Obligatory Plot Summary: In need of more essence, the Skeksis decide to demand a tribute of seven warriors from each Gelfling tribe to fight the threat of the Arathim (Spitters), large spider-like creatures who have waged war on Gelflings and Skeksis before. The Chamberlain's caution is blamed for Rian's continued evasion of capture, and the threat of Gelfling rebellion grows. Chamberlain is exiled from the Emperor's table, and in retaliation the Chamberlain summons the Hunter, a free-roaming, predatory Skeksis and sets him on Rian's trail. Back in Ha'rar, Princess Brea follows the stairs beneath the throne to a hidden chamber beneath. Each of the Gelfling clans is represented in the chamber by a stone carving with an inset for a glowing medallion. Brea attempts to solve the chamber's riddle by placing the medallion on each carving in turn, in order of the various clans' hierarchical rank. When this fails, Brea realizes that the hierarchy is artificial, that all Gelfling clans/tribes are equal. This turns out to be the solution to the riddle, and a pile of boulders in the chamber assembles itself into a bizarre stone giant identified as Lore. Aughra, frustrated by her failure with the Skeksis as well as her failure to hear the Song of Thra, encounters the Archer, a roaming Mystic who speaks in riddles but ultimately directs her to the Sanctuary Tree to re-learn the Song of Thra. Rian is finally cornered in a Podling village by Princess Tavra, as well as Gurjin's sister Naia and her friend Kylan. Each believes Rian's a murderer and want to turn him in for their own ends. Rian begs them to dreamfast with him, and shows the lone remaining vial of Mira's essence. Because of the Skeksis warning that Rian's madness is passed along by Dreamfasting, they are reluctant to do so, but finally agree. As they are dreamfasting, Ordon, Rian's father, arrives and joins the dreamfast circle as well. All are horrified by the truth and vow to help Rian. The group separates with different missions. Rian and Ordon are ambushed by the Hunter, and it's immediately apparent the Gelfling warriors are overmatched. After hatching a quick plan with Rian as bait, the Gelflings lure the Hunter to a patch of ravenous gobbles (think quicksand with teeth). Ordon sacrifices himself by knocking Hunter into the gobbles. Hunter is too powerful for even the gobbles, however, and emerges (worse for the wear) to capture Rian and head back to the Castle of the Crystal with his prize.
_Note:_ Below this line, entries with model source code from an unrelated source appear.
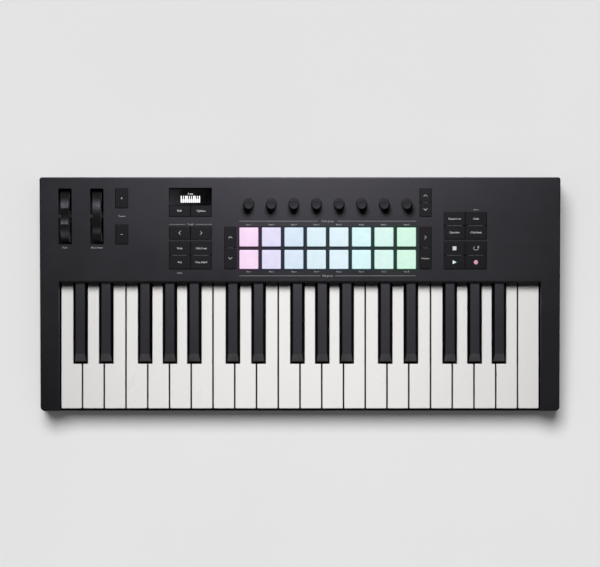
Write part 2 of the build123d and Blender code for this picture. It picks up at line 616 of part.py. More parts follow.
def circuit_boards():
    """The control board with its encoders and switches, the pad sensor board,
    the key contact board with its rubber strip, and the socket board."""
    parts = [panel_block(0, 66.5, 408.0, 91.0, BOARD_TOP - BOARD_T, BOARD_TOP)]
    parts += [encoder_body(x) for x in knob_xs()]
    for group in [*LEFT_GROUPS.values(), *RIGHT_GROUPS.values()]:
        for x, y, _, _ in cap_places(group):
            size = (SWITCH_SIZE, SWITCH_SIZE, BOARD_TOP, BOARD_TOP + SWITCH_H)
            parts.append(panel_block(x, y, *size))
    pads_x = PAD_FIRST_X + PAD_PITCH_X * (PAD_COLUMNS - 1) / 2
    pads_y = sum(PAD_ROWS_Y) / 2
    pad_size = (PAD_PITCH_X * PAD_COLUMNS, 50.0)
    pad_board_low = PAD_BOARD_TOP - BOARD_T
    parts.append(panel_block(pads_x, pads_y, *pad_size, pad_board_low, PAD_BOARD_TOP))
    parts += [panel_rod(x, pads_y, 2.0, BOARD_TOP, pad_board_low) for x in (pads_x - 72, pads_x + 72)]
    low = CHASSIS_Z[1]
    parts.append(block((-250, 250), (-14, 9), (low, low + BOARD_T)))
    parts.append(block((-249, 249), (-5, 5), (low + BOARD_T, low + BOARD_T + 5.0)))
    parts.append(block((-114, -14), (88, 121), (IO_BOARD_Z, IO_BOARD_Z + BOARD_T)))
    return parts


def rear_sockets():
    """USB, five-pin MIDI and pedal sockets, standing on the socket board.

    The MIDI socket is drawn as its back, the collar round its ring groove, and its core.
    """
    board = IO_BOARD_Z + BOARD_T
    face_y = CASE_D / 2
    width, height, depth = USB_SIZE
    usb_z = board + height / 2
    mouth = Plane(origin=(USB_X, face_y - 0.6, usb_z), x_dir=(-1, 0, 0), z_dir=(0, 1, 0)).location
    usb = mouth * extrude(RectangleRounded(width, height, 1.5), -depth)
    usb -= mouth * extrude(RectangleRounded(width - 0.6, height - 0.6, 1.2), -(depth - 1.0))
    usb += mouth * Pos(0, 0, -depth) * extrude(Rectangle(6.6, 0.7), depth - 1.2)

    midi_z = board + 9.0
    floor_y = face_y - 0.5 - MIDI_DEPTH
    midi_x, midi_height = (MIDI_X - 10, MIDI_X + 10), (board, board + 18)
    midi_back = block(midi_x, (face_y - WALL - 18, floor_y), midi_height)
    seat = Plane(origin=(MIDI_X, face_y - 0.5, midi_z), x_dir=(-1, 0, 0), z_dir=(0, 1, 0)).location
    midi_front = block(midi_x, (floor_y, face_y - WALL - 0.2), midi_height)
    midi_front += seat * extrude(Circle(MIDI_HOLE_R - 0.2), -3.0)
    midi_front -= seat * extrude(Circle(MIDI_RING_R), -MIDI_DEPTH)
    midi_core = seat * extrude(Circle(MIDI_CORE_R), -MIDI_DEPTH)
    for k in range(5):
        turn = radians(-90 + 45 * k)
        pin = Pos(4.0 * sin(turn), 4.0 * cos(turn), 0)
        midi_core -= seat * pin * extrude(Circle(0.8), -MIDI_PIN_DEPTH)

    pedal_z = board + 6.5
    pedal = block((PEDAL_X - 6.5, PEDAL_X + 6.5), (face_y - 32, face_y - WALL - 0.2), (board, board + 13))
    bush = Plane(origin=(PEDAL_X, face_y - 0.2, pedal_z), x_dir=(-1, 0, 0), z_dir=(0, 1, 0)).location
    pedal += bush * extrude(Circle(PEDAL_BUSH_R), -5.0)
    pedal -= bush * extrude(Circle(PEDAL_BORE_R), -PEDAL_BORE_L)
    return [usb, midi_back, midi_front, midi_core, pedal]


def main():
    whites, blacks = key_layout()
    for key in whites:
        save(key["name"], white_key(key))
    for key in blacks:
        save(key["name"], black_key(key))
    save("key_chassis", key_chassis(whites, blacks))
    save("key_springs", key_springs(whites, blacks))
    save("top_case", *top_case())
    save("bottom_case", *bottom_case())
    save("rubber_feet", *[foot(x, y) for x, y in FEET])
    save("case_screws", *[case_screw(x, y) for x, y in BOSSES])
    save("pad_mat", pad_mat())
    save("left_buttons", *button_caps(LEFT_GROUPS))
    save("right_buttons", *button_caps(RIGHT_GROUPS))
    for number, x in enumerate(knob_xs(), start=1):
        save(f"encoder_knob_{number}", *knob(x))
    save("pitch_wheel", wheel(WHEEL_SLOT_X[0], 0))
    save("mod_wheel", wheel(WHEEL_SLOT_X[1], MOD_REST_TURN))
    save("wheel_bracket", wheel_bracket())
    save("display_module", *display_module())
    save("circuit_boards", *circuit_boards())
    save("rear_sockets", *rear_sockets())


if __name__ == "__main__":
    main()
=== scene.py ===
"""The looks of a 37-key keyboard controller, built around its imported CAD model.

Everything is in the CAD model's frame: +X to the player's right, +Y away from the
player, +Z up, in metres. Sizes below are in millimetres, and mm() turns them into metres.
"""

import json
import math

import bmesh
import bpy
from mathutils import Matrix, Vector


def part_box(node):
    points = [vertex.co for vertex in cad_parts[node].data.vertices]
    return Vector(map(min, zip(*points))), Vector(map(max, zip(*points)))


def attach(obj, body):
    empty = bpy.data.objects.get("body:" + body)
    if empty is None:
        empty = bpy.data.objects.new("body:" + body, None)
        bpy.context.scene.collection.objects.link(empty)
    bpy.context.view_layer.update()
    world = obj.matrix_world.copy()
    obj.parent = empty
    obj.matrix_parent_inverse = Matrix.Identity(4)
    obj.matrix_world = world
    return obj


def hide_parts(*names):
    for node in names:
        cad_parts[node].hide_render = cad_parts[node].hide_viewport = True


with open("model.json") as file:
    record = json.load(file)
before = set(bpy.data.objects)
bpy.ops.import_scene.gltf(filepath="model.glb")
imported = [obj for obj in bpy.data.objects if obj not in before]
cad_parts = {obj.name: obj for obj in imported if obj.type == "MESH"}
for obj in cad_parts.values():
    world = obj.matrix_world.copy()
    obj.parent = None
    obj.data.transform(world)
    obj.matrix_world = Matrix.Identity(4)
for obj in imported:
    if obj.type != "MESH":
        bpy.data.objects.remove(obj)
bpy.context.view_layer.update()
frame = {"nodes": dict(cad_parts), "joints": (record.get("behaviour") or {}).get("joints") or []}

# ---- what stands over the panel: heights are counted along its normal ----
PAD_TOP, PAD_LOW, PAD_SIDE = 2.0, -4.2, 20.1
PAD_CORNER_R, PAD_EDGE_R, PAD_CROWN = 0.9, 0.55, 0.12
SPILL_INNER, SPILL_OUTER = 20.9, 23.9  # sides of the band on which a pad's spilled light is painted as a glow
SPILL_INNER_R, SPILL_OUTER_R = 0.9, 1.6
# strength of the painted glow that stands in for the pads' light falling on the panel
PAINTED_SPILL_STRENGTH = 0.034
KNOB_LOW, KNOB_HIGH = 0.6, 14.6
KNOB_SKIRT_R, KNOB_BASE_R, KNOB_TOP_R = 6.0, 5.95, 5.1
# the knob's foot and its dished top: a radius, and a height over the low end or a depth under the top
KNOB_FOOT = ((KNOB_SKIRT_R - 0.3, 0.0), (KNOB_SKIRT_R, 0.25), (KNOB_SKIRT_R, 1.0), (KNOB_BASE_R, 1.3))
KNOB_DISH = ((4.2, 0.01), (3.9, 0.04), (3.0, 0.1), (1.7, 0.16), (0.4, 0.18))
KNOB_GRIP_RISE, KNOB_EDGE_R = 1.4, 0.6
KNOB_RIBS, KNOB_RIB_DEPTH, STEPS_PER_RIB = 48, 0.2, 6
EDGE_STEPS = 4  # facets of a rounded edge
BUTTON_TOP = 1.2
DIVIDER_DROP, DIVIDER_W, DIVIDER_H = 0.6, 0.36, 0.75
LONG_DIVIDER, SHORT_DIVIDER = 16.0, 6.0

# ---- printing ----
PRINT_T = 0.05  # thickness of printed ink
LINE_T = 0.8  # width of the printed lines
BAR_ROUNDING = 0.3  # of a bar's narrow side
LABEL_SIZE, BUTTON_LABEL_SIZE, SIDE_LABEL_SIZE, SMALL_LABEL_SIZE = 2.7, 2.9, 2.4, 2.2
LETTER_WEIGHT = 0.008  # of the letters' size
SYMBOL_STROKE, LOOP_STROKE = 0.42, 0.6
CHEVRON_REACH, PLUS_REACH = 1.75, 0.9
STOP_SIDE, RECORD_R = 4.1, 2.25
# how far a name stands behind or in front of what it names
WHEEL_LABEL_DROP, TRACK_LABEL_RISE, LATCH_LABEL_DROP, REDO_LABEL_RISE = 33.4, 8.9, 11.6, 9.6
TRACK_LINE_X, TRACK_LINE_LENGTH = 14.2, 17.6
KNOB_GROUP_DROP, KNOB_GROUP_HALF_GAP = 18.8, 10.3
PAD_GROUP_DROP, PAD_GROUP_HALF_GAP = 5.9, 7.8
BANK_LABEL_DROP, PART_LABEL_DROP = 22.6, 1.6
SCREEN_DROP, SCREEN_SINK = 11.4, 0.08  # from the display's back edge, and under the panel's surface
REAR_LABELS = {"USB": (-95.0, 39.0), "MIDI out": (-65.0, 50.0), "Pedal": (-35.0, 45.0)}  # x and z

# ---- lights ----
# area lights stand at a place and face another, in millimetres; suns shine from a direction;
# spreads and angles are in degrees
DIFFUSE, GLOSSY = "diffuse", "glossy"
KEY_FROM, KEY_AT = (-15, 660, 1290), (0, -60, 40)
KEY_SIZE, KEY_SPREAD, KEY_STRENGTH = 720, 50, 2.9
SHEEN_FROM, SHEEN_AT, SHEEN_SIZE, SHEEN_STRENGTH = (0, 345, 540), (0, 0, 0), 190, 5.4
WHITE_SHEEN_SHARE = 0.25  # of the sheen's strength, on the white keys
CARD_FROM, CARD_AT, CARD_SIZE, CARD_STRENGTH = (-190, -70, 1000), (-112, 95, 60), 90, 0.035
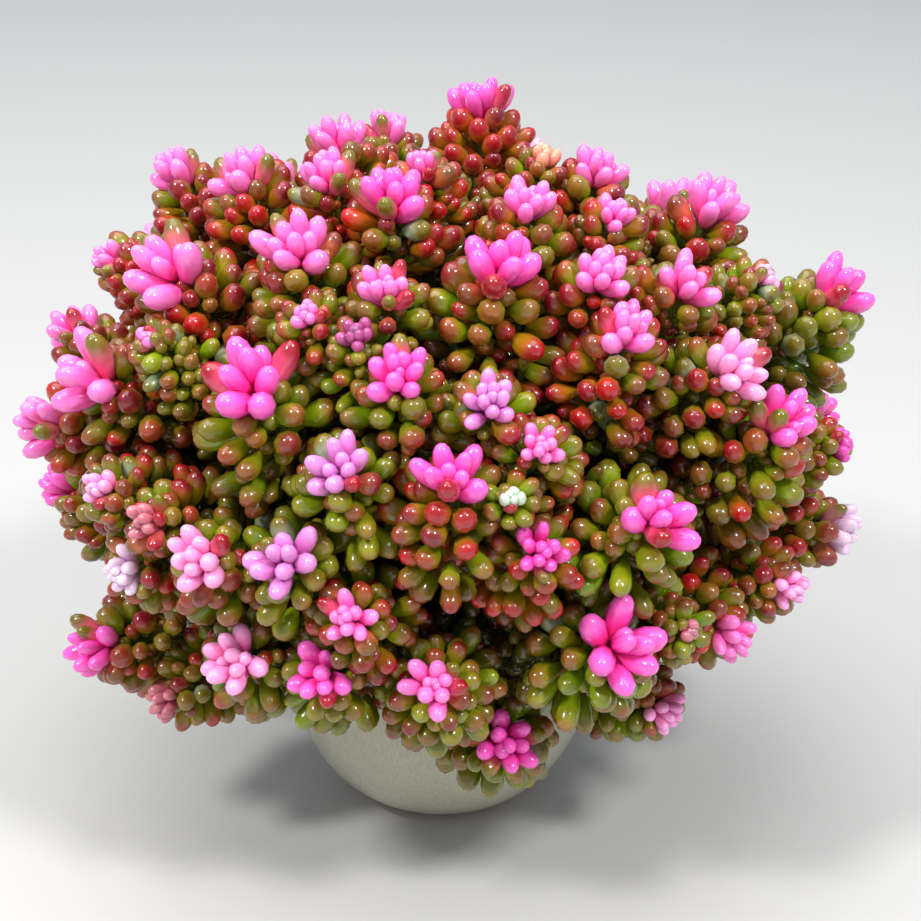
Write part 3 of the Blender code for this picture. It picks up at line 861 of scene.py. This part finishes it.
def leaf_way(axis, turn, lean):
    """The unit vectors along a leaf and out of the axis on its side."""
    first, second = side_vectors(axis)
    outward = first * math.cos(turn) + second * math.sin(turn)
    return outward * math.sin(lean) + axis * math.cos(lean), outward


def try_leaf(leaves, owner, leaf, press, fits=FITS):
    """Adds the leaf at the largest of these sizes that has room."""
    root, way, axis, length, radius, colours, bean = leaf
    near = rods.nearby(root + way * length * ROD_MIDDLE)
    for fit in fits:
        start = root + way * length * fit * ROD_START
        end = root + way * (length * fit - radius * fit * ROD_TIP)
        if rods.has_room(start, end, radius * fit, owner, press, near):
            rods.add(start, end, radius * fit, owner)
            leaves.append((root, way, axis, length * fit, radius * fit, colours, bean))
            return


def plan_head(shoot, draw):
    leaves = []
    width = shoot["width"]
    axis = shoot["axis"]
    count = round(HEAD_LEAVES + HEAD_LEAVES_PER_MM * width / MM)
    first_turn = draw.uniform(0.0, math.tau)
    for index in reversed(range(count)):
        share = (index + 0.5) / count
        lean = part_way(HEAD_LEANS, share**HEAD_LEAN_CURVE) + draw.uniform(-HEAD_LEAN_SPREAD, HEAD_LEAN_SPREAD)
        turn = first_turn + index * GOLDEN_TURN + draw.uniform(-HEAD_TURN_SPREAD, HEAD_TURN_SPREAD)
        way, _ = leaf_way(axis, turn, math.radians(lean))
        root = shoot["neck"] + axis * width * (HEAD_RISE * (1.0 - share) - HEAD_SINK)
        growth = part_way(LENGTH_GROWTH, share**LENGTH_CURVE)
        length = width * HEAD_LENGTH * growth * draw.uniform(*HEAD_LENGTHS)
        growth = part_way(RADIUS_GROWTH, share)
        radius = max(SMALLEST_RADIUS, width * HEAD_RADIUS) * growth * draw.uniform(*HEAD_RADII)
        colours = head_colours(shoot, share, draw)
        leaf = (root, way, axis, length, radius, colours, fine_bean)
        try_leaf(leaves, shoot["number"], leaf, HEAD_PRESS)
    return leaves


def plan_heads(group):
    for shoot in group:
        shoot["draw"] = random.Random(SEED * 100 + shoot["number"])
        shoot["head_leaves"] = plan_head(shoot, shoot["draw"])
    return sum(len(shoot["head_leaves"]) for shoot in group)


print("leaves in the pink heads:", plan_heads(shoots))

# %% [markdown]
# ## Leaves of the stems
# Below each head the leaves sit thick round the stem, and lower down, in the shade, they thin out. All shoots
# grow together, one leaf each in turn, so that no shoot takes the room of its neighbour. The path of a shoot
# runs from the neck down to its foot and then to the fork.

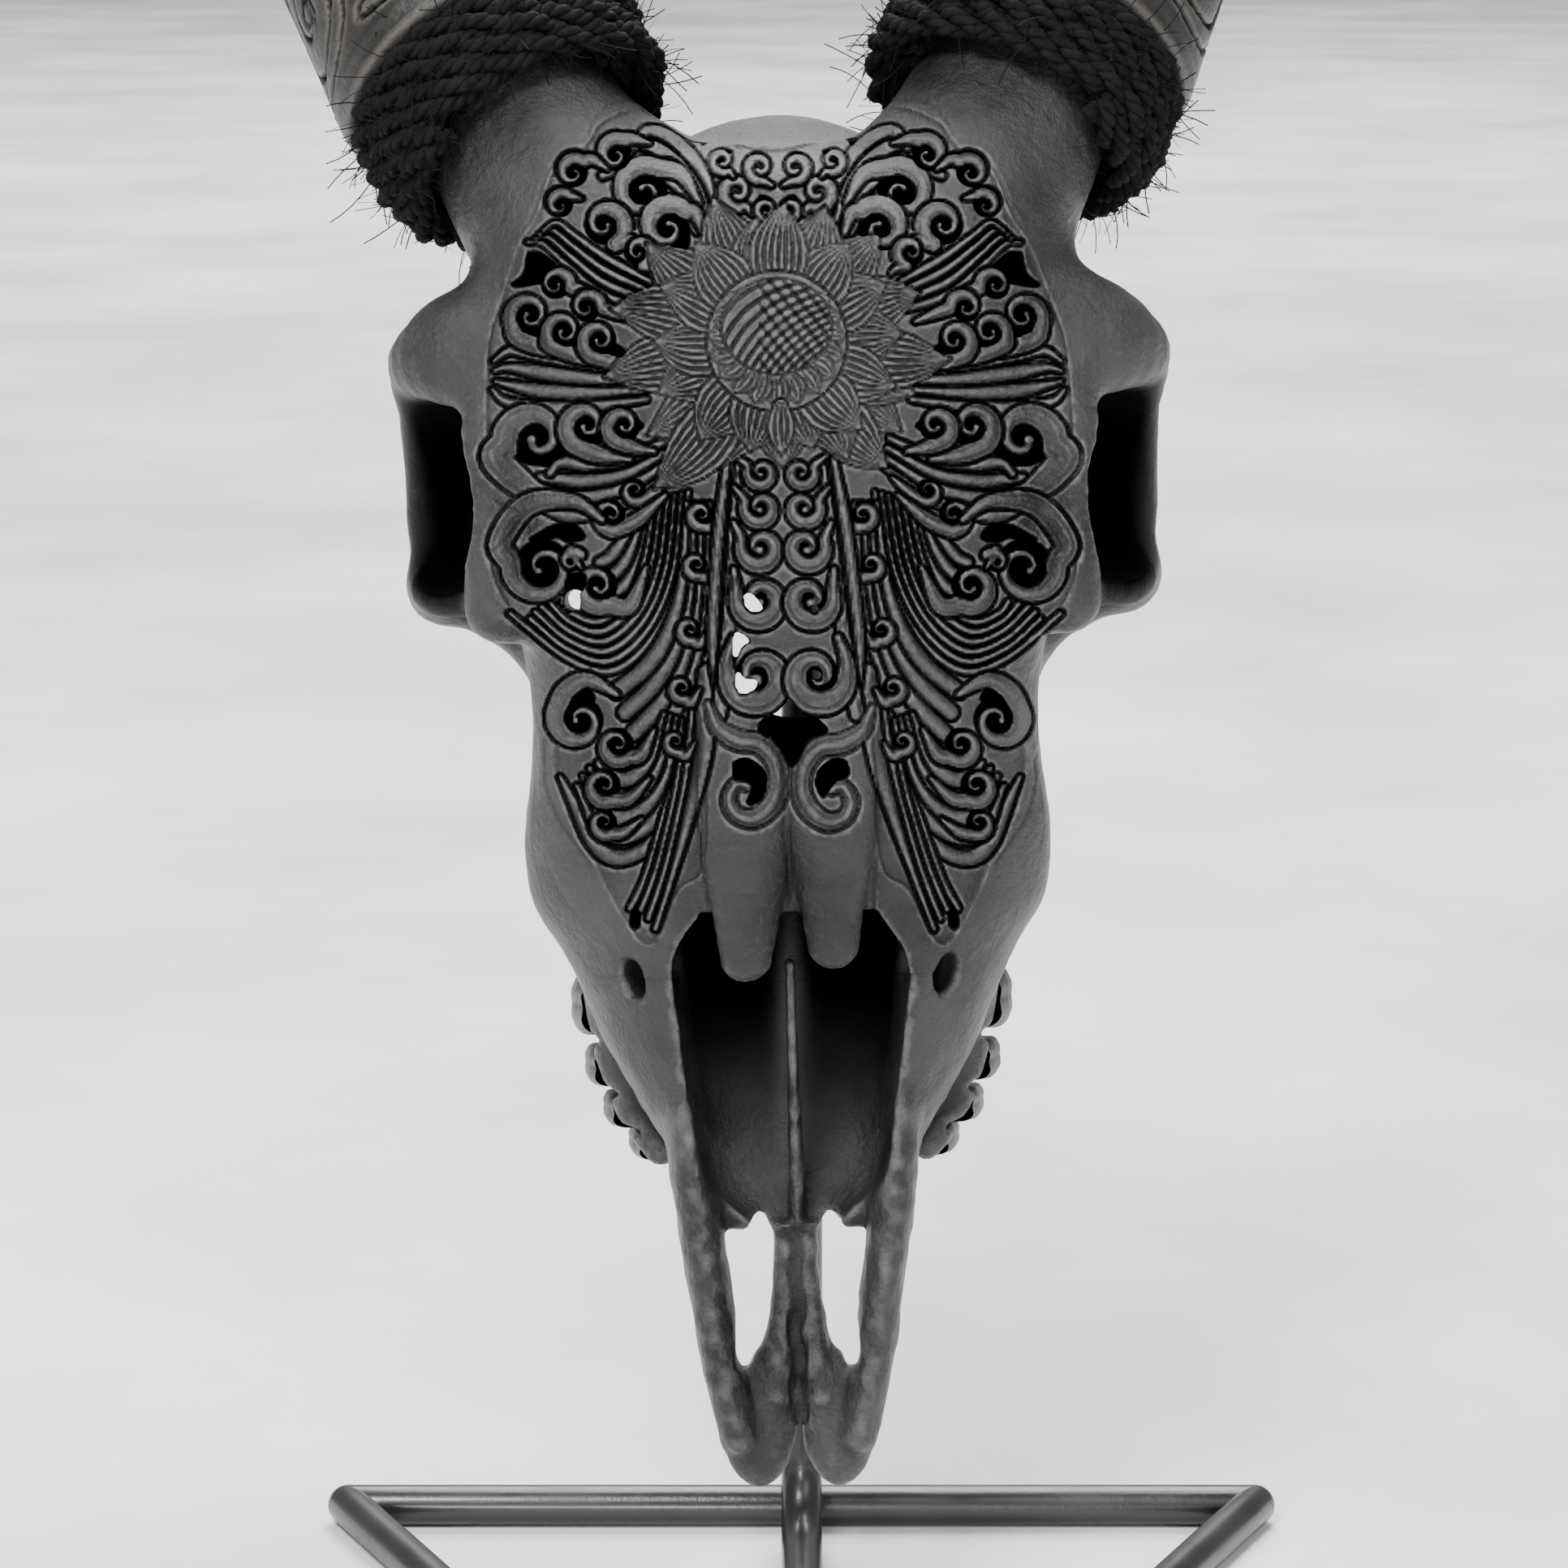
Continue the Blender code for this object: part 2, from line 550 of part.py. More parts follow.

Musings: Holy cow, this was a pretty kick-ass episode! Hunter is an insane, bad-ass Skeksis, a welcome addition to this world and significantly different from the courtly Skeksis we're familiar with, although no less menacing. I was surprised he survived the gobbles, as the Skeksis had not been shown as all that powerful prior to this. Alas, the battle between Hunter, Ordon and Rian isn't terribly satisfying. First of all, the CIG Hunter, slithering through the trees, wasn't good. It didn't make him seem threatening, it was jarring. CGI Hunter did not move in the same way as muppet Hunter at all. It was unnecessary and arguably accomplished nothing beyond inflating the budget and throwing me out of the moment. The actual battle falls into the trope of building an opponent up so that when they're easily defeated, viewers will be wowed by the power of the victor. Rian and particularly Ordon have been positioned as good, potentially great (Ordon) Gelfling warriors. We've seen Skeksis being stabbed, tortured, hurt and bleeding. Hunter's fight with the Gelflings makes the Gelflings look inept and hapless. That's a cheat. For comparison, consider Empire Strikes Back--during the climactic lightsabre duel, viewers are left with no doubt that Luke was woefully overmatched by Darth Vader, but the film still went through considerable effort to show that Luke was not hapless or inept. Vader was just that much stronger. In this battle, apart from the trick with the gobbles (which is more of a ruse than actual combat prowess) the Gelflings might as well be fighting Hunter with Podling Hup's spoon. I know there are budget considerations, but this falls more to the inconsistencies in the script, which have been my problem since episode one. I'm also troubled by the fact that Ordon, the first Gelfling with any authority, is killed off almost as soon as he learns the truth. I understand the narrative needed a death for the Hunter battle to attain a certain gravity, but Ordon's came off as too quick, too convenient.

We also are introduced to Hunter's Mystic counterpart, the Archer, who strikes me as a lot more talkative than most Mystics. I love the physical design of the Mystics and want to see more. Curiously, despite almost unquestioning devotion to their Skeksis overlords, Gelflings, by and large, seem to automatically default to trusting one another. The Skeksis/Gelfling relationship is best described as Gods/worshippers, so this is an interesting development. More interesting is Brea's activation of Lore. Here, we're treated to much more metaphysical magic manifestation. All I can ask here is where did the Gelflings get all of this bad-ass magical power, and why don't they seem to have access to it anymore? Lore is a great creation, weirdly asymmetrical in design. The construct (a stone golem would be the closest analog in established mythologies, I suppose) has what is essentially a phonograph cylinder on its arm, which rotates and produces a recorded message when Lore's other arm, ending in a stone hook, touches it. I mean, this is some gonzo crazy inventive creativity at work here. Between Lore and the Hunter, this episode has the most freshness and vitality of any thus far. Something's actually happening, and the series feels downright vibrant.